Di sisi positif, saham Lithium Americas yang terdaftar di AS hampir berlipat ganda, ditutup pada harga $6,01. Kenaikan ini dipicu oleh laporan Reuters pada Selasa bahwa pemerintahan Presiden Donald Trump sedang mengupayakan kepemilikan saham hingga 10% di perusahaan tersebut. Negosiasi terus berlanjut terkait potensi pinjaman pemerintah senilai lebih dari US$2,26 miliar untuk proyek litium Thacker Pass perusahaan tersebut, yang melibatkan General Motors. Saham General Motors sendiri naik 2,3% setelah UBS menaikkan peringkat produsen mobil tersebut dari “netral” menjadi “beli”.
Sementara itu, Micron Technology ditutup melemah 2,8% setelah produsen cip memori tersebut melaporkan hasil kuartalannya. Saham Oracle juga turun 1,7% setelah Bloomberg News melaporkan rencana perusahaan untuk meningkatkan penjualan obligasi korporasi senilai $15 miliar.
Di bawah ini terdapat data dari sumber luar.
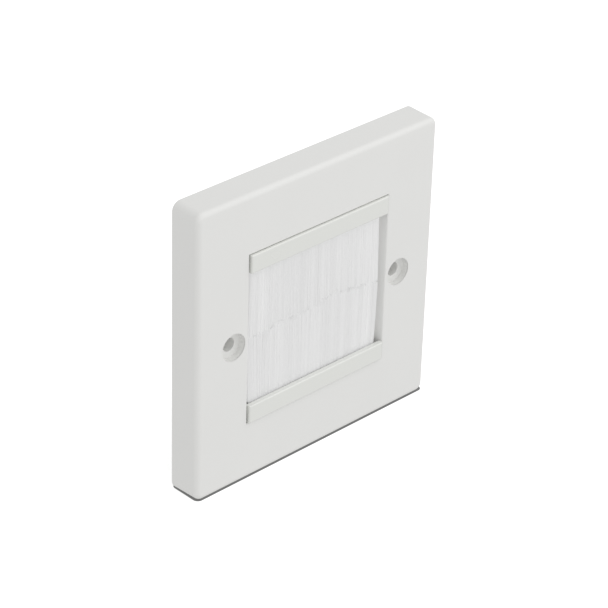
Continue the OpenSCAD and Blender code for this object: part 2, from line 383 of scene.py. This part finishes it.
# %% Table
table_half = 4.0
table_glow = 0.35
floor_mesh = bpy.data.meshes.new("floor")
floor_bm = bmesh.new()
bmesh.ops.create_grid(floor_bm, x_segments=1, y_segments=1, size=table_half,
                      matrix=Matrix.Translation((0, 0, cad_box[0][2])))
floor_bm.to_mesh(floor_mesh)
floor_bm.free()
floor = bpy.data.objects.new("floor", floor_mesh)
bpy.context.scene.collection.objects.link(floor)
table, table_shader = new_material("white_light_table")
table_shader.inputs["Roughness"].default_value = 0.8
table_shader.inputs["Specular IOR Level"].default_value = 0.0
table_shader.inputs["Emission Strength"].default_value = table_glow
floor_mesh.materials.append(table)
floor.visible_diffuse = False
floor.visible_glossy = False
print("table at", round(cad_box[0][2] / MM, 1), "mm")

# %% [markdown]
# ## Where the plate meets the table
# Hardly any light gets in where the plate's rounded edges overhang the table, so a real table
# has a thin dark line there. Light that is even enough for a white picture leaves no shadow
# that dark, so the table's material has it: a rounded rectangle under the plate, a little
# smaller than the plate on the left and in front, and with a soft border.

# %% Contact shade
contact_inset = Vector((1.98, 1.05, 0)) * MM
contact_shift = Vector((0.48, 0.85, 0)) * MM
contact_r = 1.5 * MM
contact_fade = 0.2 * MM
contact_tone = 0.16
plate_low, plate_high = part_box("face_plate")
shade_middle = (plate_low + plate_high) / 2 + contact_shift
shade_half = (plate_high - plate_low) / 2 - contact_inset
from_middle = vector_step(table, "SUBTRACT", object_place(table), shade_middle).outputs["Vector"]
folded = vector_step(table, "ABSOLUTE", from_middle).outputs["Vector"]
beyond = vector_step(table, "SUBTRACT", folded, shade_half).outputs["Vector"]
outside = vector_step(table, "MAXIMUM", beyond, (0, 0, 0)).outputs["Vector"]
clear_by = vector_step(table, "LENGTH", outside).outputs["Value"]
open_sky = remap(table, clear_by, {"From Min": contact_r, "From Max": contact_r + contact_fade,
                                   "To Min": contact_tone}, "SMOOTHSTEP")
feed(table, open_sky, table_shader, "Base Color")
feed(table, open_sky, table_shader, "Emission Color")
print("contact shade", [round(2 * (side + contact_r) / MM, 1) for side in shade_half[:2]], "mm")

# %% [markdown]
# ## Light
# The photograph is nearly shadowless: the front is a little darker than the table, and the
# left side darker again. An even white surrounding gives most of that. Three large softboxes
# then set how bright the left side, the front and the top are against each other, which an
# even surrounding alone can't do.

# %% Light
world_strength = 0.7
world = bpy.data.worlds.new("studio")
bpy.context.scene.world = world
world.use_nodes = True
background = world.node_tree.nodes["Background"]
background.inputs["Color"].default_value = (1, 1, 1, 1)
background.inputs["Strength"].default_value = world_strength


def softbox(name, size, place, power):
    """A square area light at a place, aimed at the plate."""
    light = bpy.data.lights.new(name, "AREA")
    light.shape = "SQUARE"
    light.size = size
    light.energy = power
    lamp = bpy.data.objects.new(name, light)
    aim = (-Vector(place)).to_track_quat("-Z", "Y")
    lamp.matrix_world = Matrix.Translation(place) @ aim.to_matrix().to_4x4()
    bpy.context.scene.collection.objects.link(lamp)
    print(name, size, "m,", power, "W")


softbox("side_softbox", 1.0, (-1.4, -0.25, 0.5), 1.0)
softbox("front_softbox", 1.2, (-0.7, -1.4, 0.2), 3.6)
softbox("right_softbox", 1.2, (0.8, -0.8, 1.1), 7.3)

# %% [markdown]
# ## The camera
# The place, the turn and the lens come from fitting a camera to the plate's outline in the
# photograph: the plate is seen from the left and from above, with a long lens.

# %% Camera
azimuth, elevation, roll = math.radians(-44.657), math.radians(30.302), math.radians(1.731)
distance = 691.27 * MM
target = Vector((4.112, 0, -4.329)) * MM
focal_px, picture_px, sensor_mm = 2575.1, 608, 36
back = Vector((math.sin(azimuth) * math.cos(elevation), -math.cos(azimuth) * math.cos(elevation),
               math.sin(elevation)))
level = Vector((math.cos(azimuth), math.sin(azimuth), 0))
upright = back.cross(level)
right = level * math.cos(roll) + upright * math.sin(roll)
top = upright * math.cos(roll) - level * math.sin(roll)
lens = bpy.data.cameras.new("camera")
lens.sensor_width = sensor_mm
lens.lens = focal_px / picture_px * sensor_mm
lens.clip_start = 0.01
camera = bpy.data.objects.new("camera", lens)
camera.matrix_world = Matrix.Translation(target + back * distance) @ Matrix(
    (right, top, back)).transposed().to_4x4()
bpy.context.scene.collection.objects.link(camera)
bpy.context.scene.camera = camera
bpy.context.scene.view_settings.view_transform = "Standard"
bpy.context.scene.view_settings.look = "None"
print("lens", round(lens.lens, 1), "mm")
Meskipun ada gejolak pasar, data ekonomi yang dirilis pada hari Rabu menunjukkan bahwa penjualan rumah keluarga tunggal yang baru dibangun di AS melonjak tak terduga sebesar 20,5% pada bulan Agustus. Namun, perhatian utama investor kini akan beralih pada data pengeluaran konsumsi pribadi (PCE), ukuran inflasi pilihan The Fed, yang dijadwalkan akan dirilis akhir pekan ini, sebagai penentu arah kebijakan moneter bank sentral selanjutnya.